Ancak ne yazık ki, herkesin yeni bir çözüm iklimi için umutlandığı günlerde, bir sabah uyandığımızda, yeniden terörün kanlı yüzüyle karşılaştık. Evet, ölüm makinesi “çözüm”e bir kez daha tuzak kurmuştu.
Peki neden?
Çünkü, terör örgütü Türk ve Kürt gençlerini katlederek ancak ayakta kalabiliyor.
Belli ki, terör örgütü uluslararası ölüm tacirlerinden yeni bir katliam ihalesi almıştı.

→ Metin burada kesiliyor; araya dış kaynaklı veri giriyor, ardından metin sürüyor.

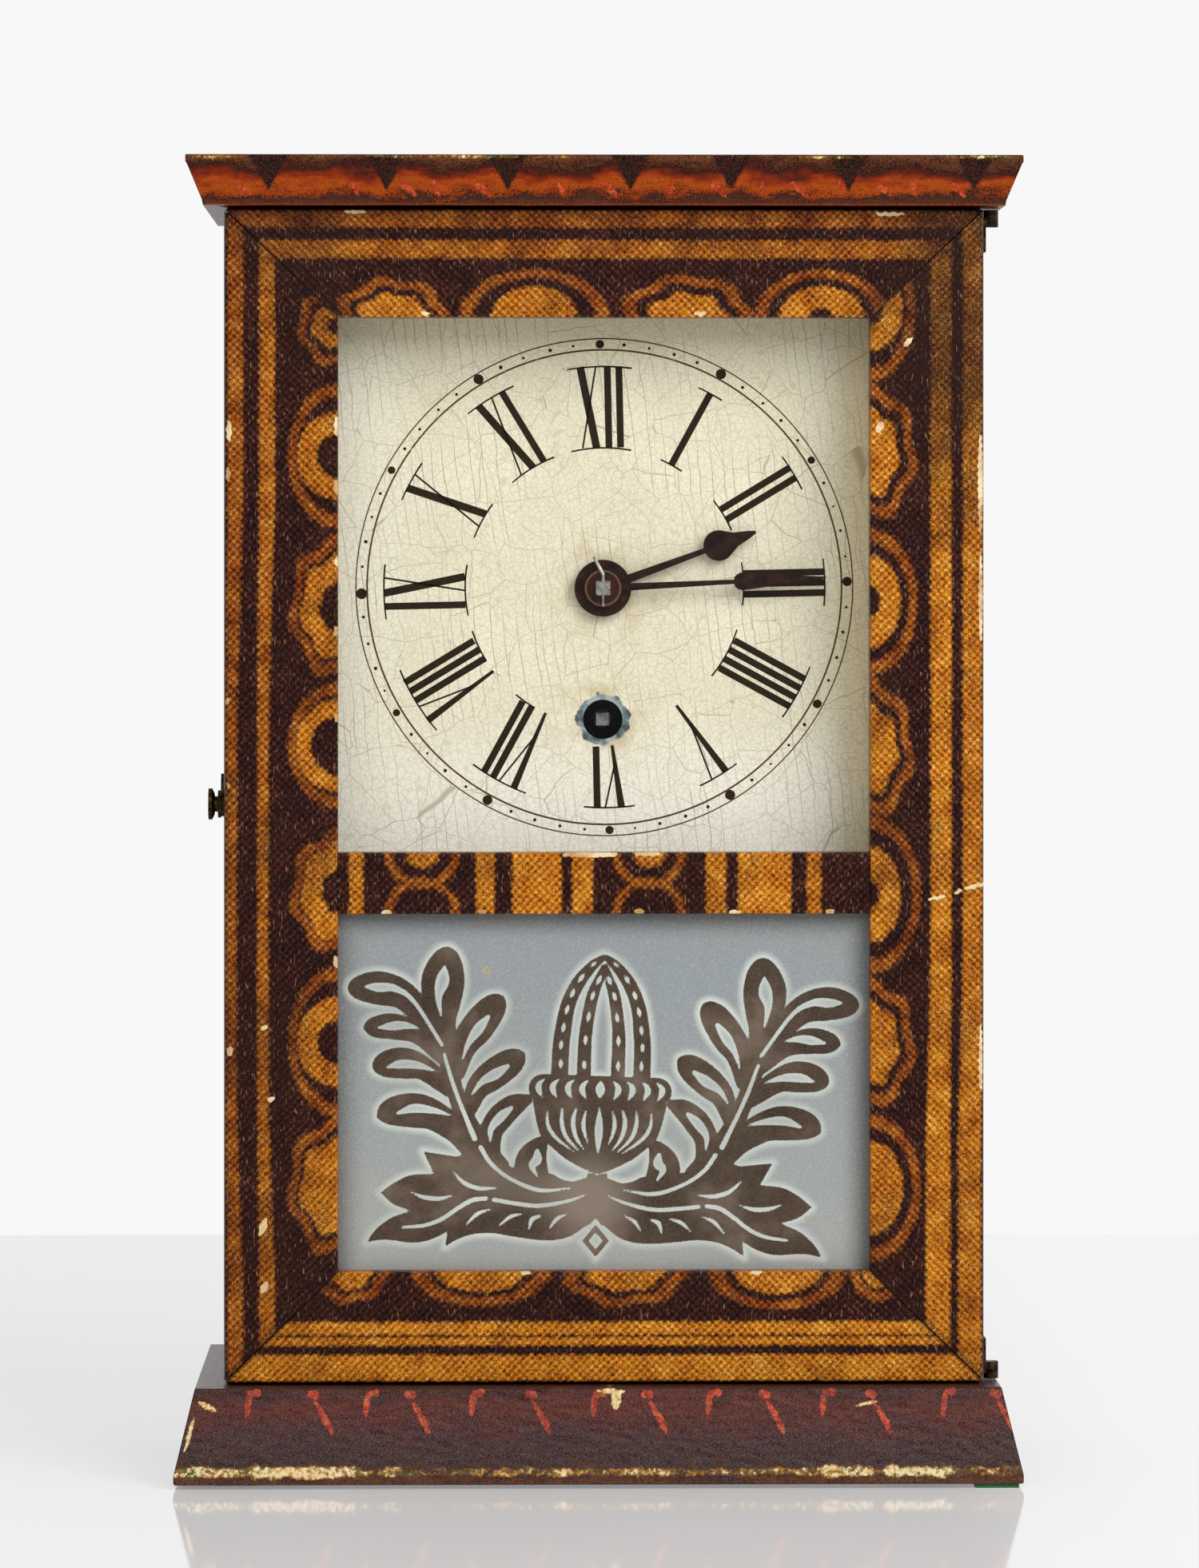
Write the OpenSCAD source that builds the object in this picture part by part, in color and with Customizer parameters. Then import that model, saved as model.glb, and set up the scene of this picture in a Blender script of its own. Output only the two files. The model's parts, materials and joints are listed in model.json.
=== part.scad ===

Bir gerçeğin altını çizmekte yarar var. Kürt siyasi aktörleri de dahil olmak üzere, toplumun bütün kesimlerinin ortaya koyduğu “çözüm” inisiyatiflerine rağmen, PKK hala 90’ların OHAL şartlarında iş görmeye devam ediyor. Aslında, PKK kanlı eylemleriyle devletin yeniden eski baskıcı günlerine geri dönmesini istiyor ve bunun için adeta kışkırtıyor. Yani, kendisini vareden “vesayet” günlerini özlüyor...
Ama, Türkiye artık “eski Türkiye” değil. Türkiye’yi yöneten siyasi irade, vesayet dönemlerinin, bu topluma ne tür acılara malolduğunu çok iyi biliyor. Bir kez daha hatırlatmakta yarar var, “askeri vesayet” bitti ama PKK’nın Stalinist diktatöryal vesayeti devam ediyor.
Her şeye rağmen Türkiye acılarını kalbine gömerek, şiddetin diline prim vermeden, kardeşlik ve barışın kapılarını sonuna kadar açacak ve terör örgütünü asla sevindirmeyecek.